Anja Kampe machte den Anfang, darauf folgte Waltraud Meier, die sich bei dieser Gelegenheit gleich von dieser Rolle verabschiedete, und 2017 Anna Larsson.
Diesmal gab es ein Wiedersehen mit Nina Stemme, die in Berlin noch als Isolde in Janowskis konzertantem Wagnerzyklus und Brünnhilde an der Berliner Staatsoper in bester Erinnerung geblieben ist und an diese Erfolge souverän anknüpfte.
Besonders in der Mittellage und in der Tiefe ist ihre Stimme noch dunkler und größer geworden, und Spitzentöne wie auf dem „und lachte“ feuert Stemme, deren Sopran bei ihrer ersten „Turandot“ in Mailand auch schon einmal gefährlich wackelte, souverän wie kleine Leuchtraketen ab. Dazu verströmt sie mit ihrem warmen Timbre in der entscheidenden Szene „Ich sah das Kind an seiner Mutter Brust“ auch Erotik.
Unverändert genial auch René Pape, mit seiner sagenhaften stimmlichen Präsenz und exquisiten Textverständlichkeit seit Jahren eine Idealbesetzung als Gurnemanz.

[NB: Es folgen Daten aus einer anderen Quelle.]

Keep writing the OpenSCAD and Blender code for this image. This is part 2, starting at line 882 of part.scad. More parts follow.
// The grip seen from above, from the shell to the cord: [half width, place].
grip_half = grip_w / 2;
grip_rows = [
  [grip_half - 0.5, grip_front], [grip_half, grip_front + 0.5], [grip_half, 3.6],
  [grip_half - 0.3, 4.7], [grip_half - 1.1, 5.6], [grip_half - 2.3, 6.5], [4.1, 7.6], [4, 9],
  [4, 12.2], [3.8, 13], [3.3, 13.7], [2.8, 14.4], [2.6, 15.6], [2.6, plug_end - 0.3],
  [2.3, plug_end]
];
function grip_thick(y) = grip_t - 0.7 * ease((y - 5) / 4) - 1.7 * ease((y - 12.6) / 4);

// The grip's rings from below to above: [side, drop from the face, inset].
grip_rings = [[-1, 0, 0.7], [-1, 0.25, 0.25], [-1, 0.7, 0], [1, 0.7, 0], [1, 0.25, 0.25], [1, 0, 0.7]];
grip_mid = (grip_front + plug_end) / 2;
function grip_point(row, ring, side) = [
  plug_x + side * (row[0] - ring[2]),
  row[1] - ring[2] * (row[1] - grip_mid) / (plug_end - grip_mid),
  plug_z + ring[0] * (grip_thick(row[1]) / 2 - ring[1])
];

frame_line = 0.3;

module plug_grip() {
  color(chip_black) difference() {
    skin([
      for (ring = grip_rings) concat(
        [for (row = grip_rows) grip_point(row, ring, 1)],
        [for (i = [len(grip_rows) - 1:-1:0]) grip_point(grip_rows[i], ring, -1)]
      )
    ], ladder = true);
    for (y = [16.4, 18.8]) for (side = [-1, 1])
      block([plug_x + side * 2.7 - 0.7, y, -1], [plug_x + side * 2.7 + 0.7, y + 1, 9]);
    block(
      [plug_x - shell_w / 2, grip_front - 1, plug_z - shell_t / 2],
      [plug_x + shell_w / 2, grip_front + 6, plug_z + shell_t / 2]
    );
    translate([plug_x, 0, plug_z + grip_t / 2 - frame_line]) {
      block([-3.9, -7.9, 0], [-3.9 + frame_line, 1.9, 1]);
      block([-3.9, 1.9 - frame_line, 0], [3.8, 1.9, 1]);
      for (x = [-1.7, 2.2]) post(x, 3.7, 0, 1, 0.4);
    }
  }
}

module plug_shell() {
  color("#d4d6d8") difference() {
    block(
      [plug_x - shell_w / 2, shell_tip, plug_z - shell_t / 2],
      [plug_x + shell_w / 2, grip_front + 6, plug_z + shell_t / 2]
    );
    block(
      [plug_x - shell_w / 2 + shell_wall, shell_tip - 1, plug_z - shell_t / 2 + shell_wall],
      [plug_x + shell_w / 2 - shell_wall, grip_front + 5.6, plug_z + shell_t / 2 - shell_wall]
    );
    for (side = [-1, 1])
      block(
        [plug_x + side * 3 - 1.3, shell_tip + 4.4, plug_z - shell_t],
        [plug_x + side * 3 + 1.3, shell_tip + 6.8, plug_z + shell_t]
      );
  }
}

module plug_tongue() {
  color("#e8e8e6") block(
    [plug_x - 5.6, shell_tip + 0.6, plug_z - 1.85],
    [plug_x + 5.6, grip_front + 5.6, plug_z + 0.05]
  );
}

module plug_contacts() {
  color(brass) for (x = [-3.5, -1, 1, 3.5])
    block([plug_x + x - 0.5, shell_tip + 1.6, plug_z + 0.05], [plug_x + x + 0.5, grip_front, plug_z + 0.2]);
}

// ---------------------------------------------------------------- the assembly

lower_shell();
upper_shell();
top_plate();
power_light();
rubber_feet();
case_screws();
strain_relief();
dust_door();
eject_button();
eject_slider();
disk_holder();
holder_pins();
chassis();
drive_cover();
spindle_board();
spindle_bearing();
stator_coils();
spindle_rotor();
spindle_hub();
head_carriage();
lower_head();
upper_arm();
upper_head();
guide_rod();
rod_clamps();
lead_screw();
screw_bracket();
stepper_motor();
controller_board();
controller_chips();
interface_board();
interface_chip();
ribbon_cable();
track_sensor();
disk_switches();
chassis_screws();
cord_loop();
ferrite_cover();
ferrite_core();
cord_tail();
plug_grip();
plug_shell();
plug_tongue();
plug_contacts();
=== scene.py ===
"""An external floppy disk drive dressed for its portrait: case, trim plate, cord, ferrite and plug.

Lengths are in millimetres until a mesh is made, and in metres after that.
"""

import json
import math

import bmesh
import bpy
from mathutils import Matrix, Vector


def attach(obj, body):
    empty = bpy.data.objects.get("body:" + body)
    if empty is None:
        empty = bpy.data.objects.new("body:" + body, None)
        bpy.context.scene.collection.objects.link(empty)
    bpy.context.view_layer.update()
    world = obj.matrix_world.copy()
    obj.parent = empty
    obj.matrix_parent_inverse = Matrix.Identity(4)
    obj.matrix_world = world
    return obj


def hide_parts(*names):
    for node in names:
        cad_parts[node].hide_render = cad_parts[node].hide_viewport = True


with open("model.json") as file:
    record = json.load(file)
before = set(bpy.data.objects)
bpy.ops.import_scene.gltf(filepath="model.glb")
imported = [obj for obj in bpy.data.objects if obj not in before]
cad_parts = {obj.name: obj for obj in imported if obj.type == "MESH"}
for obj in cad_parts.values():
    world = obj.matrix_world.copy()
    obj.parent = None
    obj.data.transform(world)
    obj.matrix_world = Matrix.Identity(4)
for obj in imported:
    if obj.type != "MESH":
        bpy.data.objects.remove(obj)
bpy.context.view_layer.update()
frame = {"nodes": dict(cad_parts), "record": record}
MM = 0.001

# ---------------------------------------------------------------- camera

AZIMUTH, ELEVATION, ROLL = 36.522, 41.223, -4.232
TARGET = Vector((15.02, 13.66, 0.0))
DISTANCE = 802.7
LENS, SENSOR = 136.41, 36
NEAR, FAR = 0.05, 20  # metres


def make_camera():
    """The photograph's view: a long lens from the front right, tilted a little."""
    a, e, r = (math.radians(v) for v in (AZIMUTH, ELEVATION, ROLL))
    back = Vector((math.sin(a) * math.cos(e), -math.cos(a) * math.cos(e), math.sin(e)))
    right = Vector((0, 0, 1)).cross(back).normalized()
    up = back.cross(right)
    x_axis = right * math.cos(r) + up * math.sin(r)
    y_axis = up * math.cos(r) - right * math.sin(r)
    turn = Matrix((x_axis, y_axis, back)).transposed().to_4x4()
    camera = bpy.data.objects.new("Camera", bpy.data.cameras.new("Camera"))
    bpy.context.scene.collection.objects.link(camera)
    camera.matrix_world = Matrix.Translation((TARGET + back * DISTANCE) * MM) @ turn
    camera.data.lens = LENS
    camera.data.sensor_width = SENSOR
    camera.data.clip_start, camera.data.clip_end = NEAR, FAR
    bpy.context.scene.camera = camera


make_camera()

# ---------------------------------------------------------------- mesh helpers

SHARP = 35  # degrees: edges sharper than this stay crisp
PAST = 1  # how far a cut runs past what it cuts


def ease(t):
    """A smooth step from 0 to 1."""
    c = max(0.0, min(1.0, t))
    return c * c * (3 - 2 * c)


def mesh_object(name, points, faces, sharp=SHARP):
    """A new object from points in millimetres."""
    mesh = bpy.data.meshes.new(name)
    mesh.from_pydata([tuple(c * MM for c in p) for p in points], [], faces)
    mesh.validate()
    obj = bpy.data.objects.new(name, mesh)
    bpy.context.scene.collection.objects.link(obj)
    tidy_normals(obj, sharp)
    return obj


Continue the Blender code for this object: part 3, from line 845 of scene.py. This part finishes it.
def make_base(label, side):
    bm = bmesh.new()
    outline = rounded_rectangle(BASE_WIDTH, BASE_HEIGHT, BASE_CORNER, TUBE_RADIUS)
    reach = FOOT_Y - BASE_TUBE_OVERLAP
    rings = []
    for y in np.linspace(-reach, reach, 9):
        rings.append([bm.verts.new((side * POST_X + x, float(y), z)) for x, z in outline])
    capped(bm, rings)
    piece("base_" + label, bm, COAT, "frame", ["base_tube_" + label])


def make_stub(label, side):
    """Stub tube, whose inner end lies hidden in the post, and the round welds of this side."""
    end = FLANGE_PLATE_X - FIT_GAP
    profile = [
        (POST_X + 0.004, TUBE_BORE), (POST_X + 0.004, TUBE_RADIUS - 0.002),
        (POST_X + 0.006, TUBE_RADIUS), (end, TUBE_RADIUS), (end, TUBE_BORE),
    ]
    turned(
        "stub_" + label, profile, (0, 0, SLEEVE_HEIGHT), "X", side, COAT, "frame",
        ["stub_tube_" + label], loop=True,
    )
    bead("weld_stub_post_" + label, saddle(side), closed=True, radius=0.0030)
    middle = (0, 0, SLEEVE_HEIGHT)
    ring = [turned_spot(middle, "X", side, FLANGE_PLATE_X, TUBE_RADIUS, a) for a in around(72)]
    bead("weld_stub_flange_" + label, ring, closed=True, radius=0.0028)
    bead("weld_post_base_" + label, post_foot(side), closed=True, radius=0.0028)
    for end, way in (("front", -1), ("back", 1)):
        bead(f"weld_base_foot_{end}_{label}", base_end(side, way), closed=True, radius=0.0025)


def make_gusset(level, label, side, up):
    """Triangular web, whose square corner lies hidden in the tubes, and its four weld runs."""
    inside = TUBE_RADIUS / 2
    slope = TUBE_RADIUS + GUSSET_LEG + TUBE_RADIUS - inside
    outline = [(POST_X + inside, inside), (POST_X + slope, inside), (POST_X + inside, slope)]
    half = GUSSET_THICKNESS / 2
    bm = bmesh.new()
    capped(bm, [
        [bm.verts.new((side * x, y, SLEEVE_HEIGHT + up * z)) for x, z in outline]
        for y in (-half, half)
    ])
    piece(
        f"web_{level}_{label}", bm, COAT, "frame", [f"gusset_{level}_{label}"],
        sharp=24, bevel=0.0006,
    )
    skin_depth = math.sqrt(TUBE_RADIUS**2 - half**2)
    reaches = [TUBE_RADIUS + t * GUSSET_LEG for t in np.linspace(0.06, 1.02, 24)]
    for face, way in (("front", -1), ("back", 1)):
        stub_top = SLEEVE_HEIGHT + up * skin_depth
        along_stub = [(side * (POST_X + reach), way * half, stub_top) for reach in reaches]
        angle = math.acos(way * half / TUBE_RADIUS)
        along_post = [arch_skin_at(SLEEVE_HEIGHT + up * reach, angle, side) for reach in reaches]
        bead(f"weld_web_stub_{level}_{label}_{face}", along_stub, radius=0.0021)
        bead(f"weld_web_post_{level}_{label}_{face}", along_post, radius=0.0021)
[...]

Eine nicht minder gute Figur in Folge machte Andreas Schager, der sich in der Titelrolle von Jahr zu Jahr immer noch steigerte. Eine große Durchschlagskraft besaß der Österreicher von Anfang an, aber zur Premiere sang er vor allem laut und nicht immer ganz sauber. Inzwischen intoniert er perfekt und dynamisiert auch weitaus nuancierter.

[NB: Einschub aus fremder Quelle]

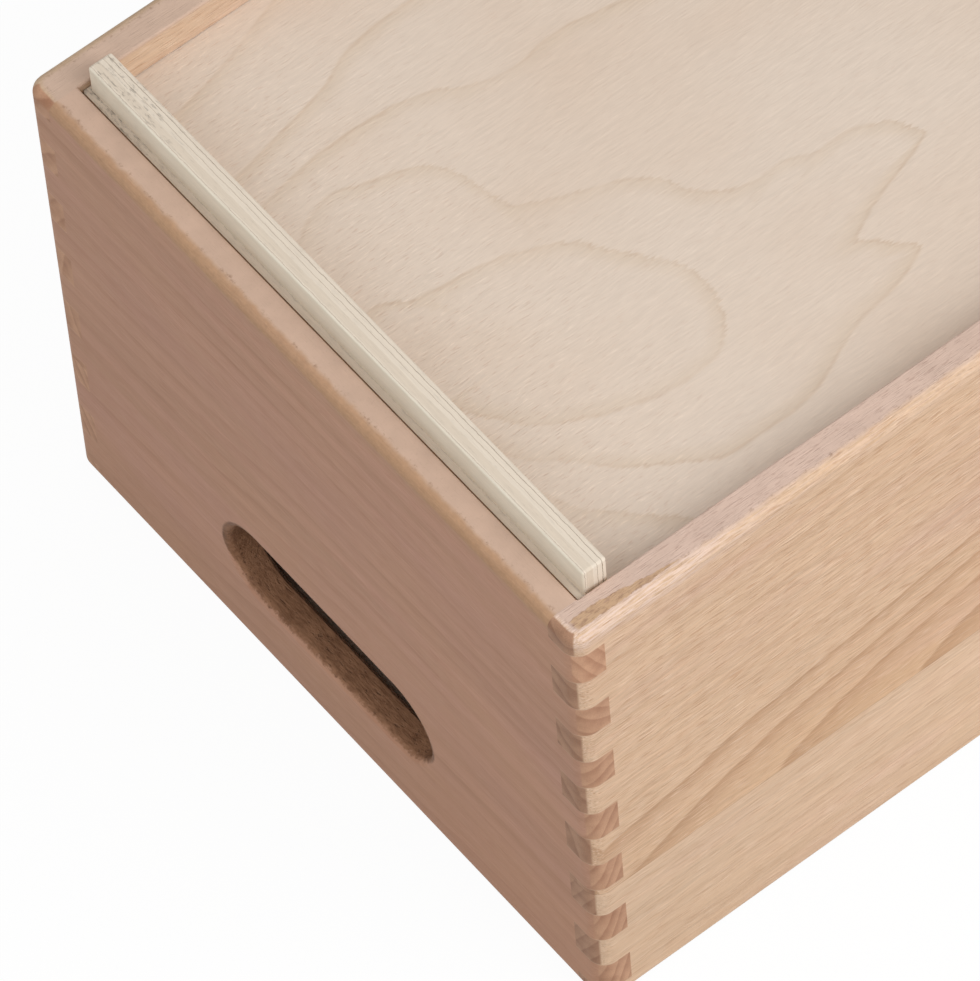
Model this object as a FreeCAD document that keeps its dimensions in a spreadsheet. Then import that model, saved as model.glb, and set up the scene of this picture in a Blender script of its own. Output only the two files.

Auch alle übrigen konnten sich hören lassen, ob nun Lauri Vasar als ein ergreifend an seiner Wunde leidender Amfortas, Falk Struckmann, für den der Klingsor zu einer starken Altersrolle wurde, und Reinhard Hagen mit seinem mächtigen, profunden Bass in der kleineren Rolle als Titurel.

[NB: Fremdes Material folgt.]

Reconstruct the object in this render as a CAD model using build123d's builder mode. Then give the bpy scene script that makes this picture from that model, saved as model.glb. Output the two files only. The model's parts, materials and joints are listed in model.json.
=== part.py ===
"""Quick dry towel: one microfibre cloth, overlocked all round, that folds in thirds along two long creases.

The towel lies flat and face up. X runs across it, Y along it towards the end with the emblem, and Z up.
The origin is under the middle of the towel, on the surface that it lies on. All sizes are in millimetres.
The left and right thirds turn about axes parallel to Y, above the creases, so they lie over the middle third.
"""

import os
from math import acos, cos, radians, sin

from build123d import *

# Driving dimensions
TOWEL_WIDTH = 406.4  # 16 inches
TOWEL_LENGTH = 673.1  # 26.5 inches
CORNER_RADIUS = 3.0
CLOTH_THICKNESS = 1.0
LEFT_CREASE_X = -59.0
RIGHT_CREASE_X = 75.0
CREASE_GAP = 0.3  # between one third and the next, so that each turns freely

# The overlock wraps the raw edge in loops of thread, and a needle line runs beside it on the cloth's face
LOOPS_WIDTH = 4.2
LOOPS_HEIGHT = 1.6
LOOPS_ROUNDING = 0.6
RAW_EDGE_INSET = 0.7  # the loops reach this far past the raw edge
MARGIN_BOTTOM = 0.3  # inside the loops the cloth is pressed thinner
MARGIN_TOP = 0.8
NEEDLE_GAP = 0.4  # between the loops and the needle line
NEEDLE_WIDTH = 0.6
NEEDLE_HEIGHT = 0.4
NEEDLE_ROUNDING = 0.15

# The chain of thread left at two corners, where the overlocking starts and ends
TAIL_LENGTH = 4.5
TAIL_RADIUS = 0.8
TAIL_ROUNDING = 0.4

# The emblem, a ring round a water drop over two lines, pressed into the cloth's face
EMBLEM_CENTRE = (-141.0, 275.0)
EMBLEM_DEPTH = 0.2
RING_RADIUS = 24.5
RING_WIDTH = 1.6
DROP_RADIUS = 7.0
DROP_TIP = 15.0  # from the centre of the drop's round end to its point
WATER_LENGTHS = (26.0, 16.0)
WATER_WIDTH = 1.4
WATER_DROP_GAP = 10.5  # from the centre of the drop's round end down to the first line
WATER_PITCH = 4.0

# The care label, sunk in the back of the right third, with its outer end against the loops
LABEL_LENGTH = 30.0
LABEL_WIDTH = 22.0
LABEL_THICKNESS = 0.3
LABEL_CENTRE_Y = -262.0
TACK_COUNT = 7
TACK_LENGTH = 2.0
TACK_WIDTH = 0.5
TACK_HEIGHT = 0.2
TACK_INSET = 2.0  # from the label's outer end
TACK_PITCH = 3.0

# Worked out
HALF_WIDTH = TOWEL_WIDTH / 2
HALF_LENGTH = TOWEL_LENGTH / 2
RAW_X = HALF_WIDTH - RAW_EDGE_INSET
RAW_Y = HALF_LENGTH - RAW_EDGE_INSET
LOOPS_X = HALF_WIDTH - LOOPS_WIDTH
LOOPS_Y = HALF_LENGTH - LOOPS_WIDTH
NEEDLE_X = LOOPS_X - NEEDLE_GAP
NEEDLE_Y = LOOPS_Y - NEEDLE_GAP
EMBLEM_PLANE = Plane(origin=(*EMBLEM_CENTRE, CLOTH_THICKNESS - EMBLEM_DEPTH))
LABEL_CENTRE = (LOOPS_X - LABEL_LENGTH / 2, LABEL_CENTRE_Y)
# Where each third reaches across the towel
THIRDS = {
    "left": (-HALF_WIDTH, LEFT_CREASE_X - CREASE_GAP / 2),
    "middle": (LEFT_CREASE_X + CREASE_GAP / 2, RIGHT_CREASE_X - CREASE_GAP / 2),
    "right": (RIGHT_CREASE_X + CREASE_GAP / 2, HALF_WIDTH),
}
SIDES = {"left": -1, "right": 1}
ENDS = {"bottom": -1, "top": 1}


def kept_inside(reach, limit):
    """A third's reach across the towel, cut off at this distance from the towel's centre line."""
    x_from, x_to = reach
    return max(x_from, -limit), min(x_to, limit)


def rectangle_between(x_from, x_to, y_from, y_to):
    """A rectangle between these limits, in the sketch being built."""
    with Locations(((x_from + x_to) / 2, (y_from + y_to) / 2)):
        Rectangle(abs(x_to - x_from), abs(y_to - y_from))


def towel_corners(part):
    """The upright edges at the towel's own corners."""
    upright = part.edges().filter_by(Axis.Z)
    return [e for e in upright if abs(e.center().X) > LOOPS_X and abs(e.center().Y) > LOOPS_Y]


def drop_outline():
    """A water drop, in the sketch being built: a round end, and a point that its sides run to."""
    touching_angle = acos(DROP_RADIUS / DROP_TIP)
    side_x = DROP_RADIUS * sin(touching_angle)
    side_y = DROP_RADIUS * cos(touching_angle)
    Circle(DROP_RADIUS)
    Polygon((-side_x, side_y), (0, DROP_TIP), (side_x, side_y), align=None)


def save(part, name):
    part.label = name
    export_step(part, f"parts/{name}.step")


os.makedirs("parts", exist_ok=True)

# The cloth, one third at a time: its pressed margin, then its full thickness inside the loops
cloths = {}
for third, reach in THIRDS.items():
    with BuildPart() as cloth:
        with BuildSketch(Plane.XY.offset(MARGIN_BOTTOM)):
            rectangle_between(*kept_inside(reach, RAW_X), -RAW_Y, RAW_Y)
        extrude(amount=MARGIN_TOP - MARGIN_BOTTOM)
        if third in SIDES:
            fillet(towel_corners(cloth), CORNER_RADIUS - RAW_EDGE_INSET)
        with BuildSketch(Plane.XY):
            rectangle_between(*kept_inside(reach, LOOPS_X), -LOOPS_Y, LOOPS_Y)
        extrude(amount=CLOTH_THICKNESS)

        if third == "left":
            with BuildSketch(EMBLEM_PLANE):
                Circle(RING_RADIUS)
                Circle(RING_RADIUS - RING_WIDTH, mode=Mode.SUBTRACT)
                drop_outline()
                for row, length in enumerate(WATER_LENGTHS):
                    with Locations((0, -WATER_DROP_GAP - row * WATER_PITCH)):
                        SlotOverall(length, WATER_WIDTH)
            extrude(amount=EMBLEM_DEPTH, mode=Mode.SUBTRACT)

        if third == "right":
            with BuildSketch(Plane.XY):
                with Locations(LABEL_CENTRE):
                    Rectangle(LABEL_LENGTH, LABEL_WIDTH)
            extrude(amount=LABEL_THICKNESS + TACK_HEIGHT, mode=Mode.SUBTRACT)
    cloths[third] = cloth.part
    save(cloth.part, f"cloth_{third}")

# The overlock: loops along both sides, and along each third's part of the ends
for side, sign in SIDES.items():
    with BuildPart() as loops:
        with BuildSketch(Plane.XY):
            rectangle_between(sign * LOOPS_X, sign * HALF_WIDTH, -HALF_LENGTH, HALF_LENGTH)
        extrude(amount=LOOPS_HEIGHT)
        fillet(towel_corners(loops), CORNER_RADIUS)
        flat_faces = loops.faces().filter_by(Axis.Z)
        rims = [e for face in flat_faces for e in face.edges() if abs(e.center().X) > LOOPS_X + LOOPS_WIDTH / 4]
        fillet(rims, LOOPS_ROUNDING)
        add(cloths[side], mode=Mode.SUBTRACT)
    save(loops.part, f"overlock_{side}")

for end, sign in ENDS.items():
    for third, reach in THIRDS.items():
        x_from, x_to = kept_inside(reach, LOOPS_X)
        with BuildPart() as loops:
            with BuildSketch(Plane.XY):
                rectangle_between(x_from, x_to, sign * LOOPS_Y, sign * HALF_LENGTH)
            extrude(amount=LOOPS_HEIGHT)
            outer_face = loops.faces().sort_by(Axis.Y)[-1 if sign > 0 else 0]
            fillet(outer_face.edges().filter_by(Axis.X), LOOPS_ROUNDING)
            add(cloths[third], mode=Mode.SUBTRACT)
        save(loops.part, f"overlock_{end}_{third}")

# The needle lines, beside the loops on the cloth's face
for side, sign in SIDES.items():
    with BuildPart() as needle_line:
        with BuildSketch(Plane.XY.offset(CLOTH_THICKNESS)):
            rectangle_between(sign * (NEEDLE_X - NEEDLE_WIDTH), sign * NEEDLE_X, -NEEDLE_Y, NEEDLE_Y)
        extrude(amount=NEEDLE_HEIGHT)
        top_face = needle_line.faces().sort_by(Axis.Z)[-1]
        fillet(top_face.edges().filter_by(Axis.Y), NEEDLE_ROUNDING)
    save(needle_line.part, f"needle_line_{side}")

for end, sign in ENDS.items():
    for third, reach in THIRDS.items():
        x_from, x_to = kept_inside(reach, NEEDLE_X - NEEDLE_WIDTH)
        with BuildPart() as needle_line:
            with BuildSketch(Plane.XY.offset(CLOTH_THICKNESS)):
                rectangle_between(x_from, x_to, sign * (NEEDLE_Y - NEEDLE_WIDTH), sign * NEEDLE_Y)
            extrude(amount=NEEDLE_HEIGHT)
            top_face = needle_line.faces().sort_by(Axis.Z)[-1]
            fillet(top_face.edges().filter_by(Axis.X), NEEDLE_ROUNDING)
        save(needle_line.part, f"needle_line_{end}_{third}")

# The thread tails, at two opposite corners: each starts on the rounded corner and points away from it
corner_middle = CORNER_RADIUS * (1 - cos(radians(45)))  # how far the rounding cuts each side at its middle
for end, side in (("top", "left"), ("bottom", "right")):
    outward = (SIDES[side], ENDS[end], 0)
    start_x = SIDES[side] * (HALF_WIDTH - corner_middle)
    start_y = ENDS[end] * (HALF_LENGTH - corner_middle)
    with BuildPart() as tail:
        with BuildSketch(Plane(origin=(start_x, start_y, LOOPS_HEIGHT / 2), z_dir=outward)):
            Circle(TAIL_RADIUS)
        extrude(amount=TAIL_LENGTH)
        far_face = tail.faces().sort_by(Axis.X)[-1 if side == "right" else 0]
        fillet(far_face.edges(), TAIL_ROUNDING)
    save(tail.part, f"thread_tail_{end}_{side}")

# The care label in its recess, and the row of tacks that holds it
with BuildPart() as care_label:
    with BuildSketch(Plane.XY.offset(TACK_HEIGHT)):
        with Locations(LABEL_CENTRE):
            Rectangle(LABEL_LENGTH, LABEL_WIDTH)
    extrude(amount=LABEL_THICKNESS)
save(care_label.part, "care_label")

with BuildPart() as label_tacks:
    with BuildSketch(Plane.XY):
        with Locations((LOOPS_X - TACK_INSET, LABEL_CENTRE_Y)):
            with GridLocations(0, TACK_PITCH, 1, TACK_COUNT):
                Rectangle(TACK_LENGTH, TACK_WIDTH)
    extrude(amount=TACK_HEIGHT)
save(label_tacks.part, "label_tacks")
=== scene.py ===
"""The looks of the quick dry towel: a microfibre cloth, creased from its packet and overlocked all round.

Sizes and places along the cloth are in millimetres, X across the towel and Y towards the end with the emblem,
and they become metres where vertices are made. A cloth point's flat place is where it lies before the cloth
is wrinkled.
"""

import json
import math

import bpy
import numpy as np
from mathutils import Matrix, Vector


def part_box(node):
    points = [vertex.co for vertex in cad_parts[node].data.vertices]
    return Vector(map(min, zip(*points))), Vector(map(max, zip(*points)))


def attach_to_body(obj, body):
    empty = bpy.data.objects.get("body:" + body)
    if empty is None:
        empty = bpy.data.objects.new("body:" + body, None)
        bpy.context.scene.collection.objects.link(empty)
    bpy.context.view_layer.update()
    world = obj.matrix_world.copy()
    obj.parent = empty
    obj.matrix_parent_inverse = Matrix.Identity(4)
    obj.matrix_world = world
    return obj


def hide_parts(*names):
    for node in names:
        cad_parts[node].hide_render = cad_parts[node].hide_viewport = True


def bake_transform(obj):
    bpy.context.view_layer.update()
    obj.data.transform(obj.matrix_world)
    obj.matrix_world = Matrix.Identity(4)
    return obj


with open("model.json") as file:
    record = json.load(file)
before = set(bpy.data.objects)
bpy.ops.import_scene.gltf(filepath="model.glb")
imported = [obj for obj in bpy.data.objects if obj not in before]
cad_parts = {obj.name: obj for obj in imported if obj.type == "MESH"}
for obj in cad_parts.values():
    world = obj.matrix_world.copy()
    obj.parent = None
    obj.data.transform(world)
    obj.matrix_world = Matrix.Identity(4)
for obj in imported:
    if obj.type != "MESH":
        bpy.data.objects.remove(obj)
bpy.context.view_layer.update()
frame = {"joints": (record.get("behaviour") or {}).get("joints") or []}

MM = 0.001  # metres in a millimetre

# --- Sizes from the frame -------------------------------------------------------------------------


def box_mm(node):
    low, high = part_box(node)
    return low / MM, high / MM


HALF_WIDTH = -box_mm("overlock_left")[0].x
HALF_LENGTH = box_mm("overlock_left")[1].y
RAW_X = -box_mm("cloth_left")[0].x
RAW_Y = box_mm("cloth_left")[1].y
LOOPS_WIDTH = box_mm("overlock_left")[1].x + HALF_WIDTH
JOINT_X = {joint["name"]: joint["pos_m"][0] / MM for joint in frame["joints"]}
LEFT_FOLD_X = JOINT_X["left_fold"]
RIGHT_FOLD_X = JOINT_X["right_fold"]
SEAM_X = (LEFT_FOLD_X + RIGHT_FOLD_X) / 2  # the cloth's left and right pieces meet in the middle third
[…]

Daniel Barenboim musizierte mit seiner Staatskapelle auf gewohnt hohem Niveau, atmete mit den Sängern und jeder Melodie organisch mit und zelebrierte die Musik da, wo es geboten erscheint wie beim Abendmahlthema, in feierlicher Langsamkeit. Nur die Hörner, denen selten einmal ein sauberer Ansatz gelang, hatten am Karfreitag nicht ihren besten Tag, aber darüber hörte man bereitwillig hinweg.